Increased arterial lactate upon hospital admission is independently associated with 30-day in-hospital mortality among non-intensive care unit (ICU) patients with acute respiratory failure related to COVID-19, researchers reported in Therapeutic Advances in Respiratory Disease.

High lactate levels are a stress response that has been found to predict stress in patients critically ill with sepsis. Researchers therefore investigated whether arterial lactate levels upon hospital admission in patients with COVID-19-related acute respiratory failure were predictive of negative outcomes.

The observational study enrolled patients from 2 centers in Italy who had a diagnosis of COVID-19 confirmed by real time-polymerase chain reaction testing as well as pneumonia as detected by chest X-ray, computed tomography, or lung ultrasonography. Data from arterial blood gas (ABG) analysis, including pH, lactate, pO2, pCO2, and FiO2, were obtained, and lactate of at least 2.0 mmol/L was considered increased. The outcome was in-hospital mortality at 30 days.

A total of 206 patients were included. Their median age was 71 (interquartile range [IQR], 57-81) years and 34% were female.

[H]yperlactatemia at admission was independently associated with in-hospital death at 30 days. Moreover, increased lactate levels were associated with the severity of respiratory failure.

Upon admission, 14.6% of participants had lactate levels of at least 2.0 mmol/L. Age and the ratio of arterial oxygen partial pressure to fractional inspired oxygen (pO2/FiO2) were independently associated with increased lactate levels.

A total of 57 patients (27.7%) had in-hospital mortality at 30 days. Death occurred in 22.3% of patients with normal lactate at admission and in 56.7% of those with increased lactate at admission. The median lactate level was 1.0 (IQR, 0.8-1.3) mmol/L among survivors at 30 days and 1.3 (IQR, 1.0-2.1) mmol/L in participants who died during their hospital stay (P <.001).
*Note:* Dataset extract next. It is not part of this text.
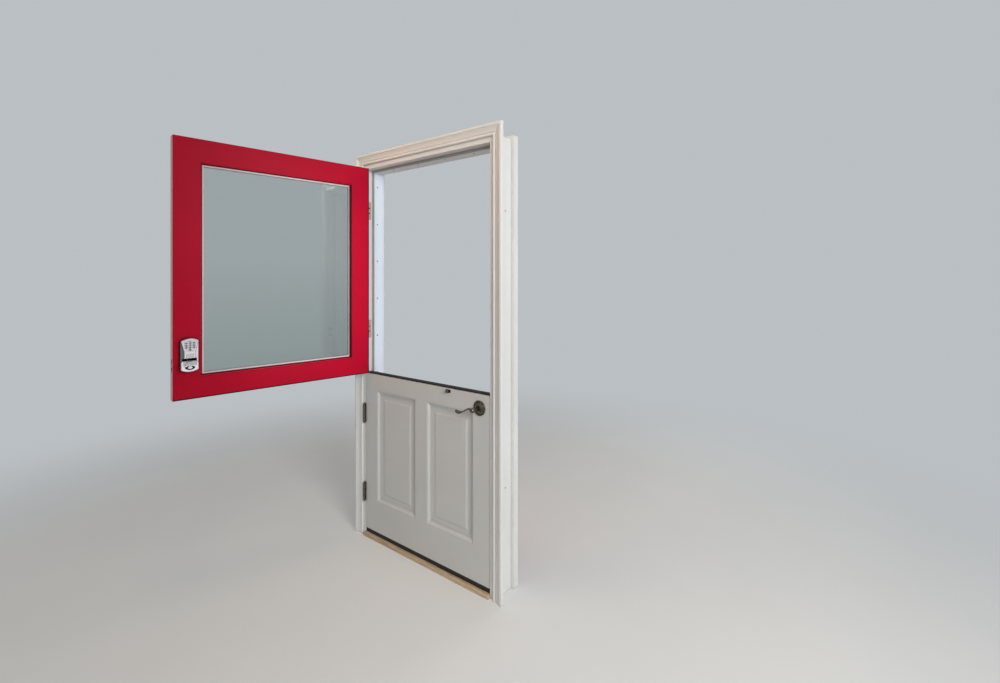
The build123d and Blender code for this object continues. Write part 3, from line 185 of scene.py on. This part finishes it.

Lactate levels of at least 2 mmol/L and at least 4 mmol/L upon admission were independently associated with in-hospital mortality at 30 days in multivariate analysis (2 mmol/L: hazard ratio [HR], 2.53; 95% CI, 1.29-4.95; P =.0066; 4 mmol/L: HR, 8.10; 95% CI, 1.88-34.87; P =.0050). This association also occurred for pO2/FiO2 <100, chronic obstructive pulmonary disease, and age. An increase in lactate levels at 24 hours was not associated with death (HR, 1.37; 95% CI, 0.42-4.49; P =.6045).

The area under the curve for lactate levels upon admission for predicting 30-day in-hospital death was 0.69 (95% CI, 0.61-0.77).

The association between lactate levels of at least 2 mmol/L and at least 4 mmol/L upon admission and 30-day in-hospital mortality was confirmed in patients with a pO2/FiO2 ratio of 300 mmHg or less and in those with pCO2 of 45 mmHg or less upon admission.

Study limitations include the retrospective design and low proportion of patients with a second assessment at 24 hours. Also, cutoff values for lactate levels of 2 and 4 mmol/L were based on previous studies and guidelines in patients with sepsis.

“In our study of non-ICU patients, hyperlactatemia at admission was independently associated with in-hospital death at 30 days. Moreover, increased lactate levels were associated with the severity of respiratory failure as defined according to different

respiratory indexes,” said the study authors.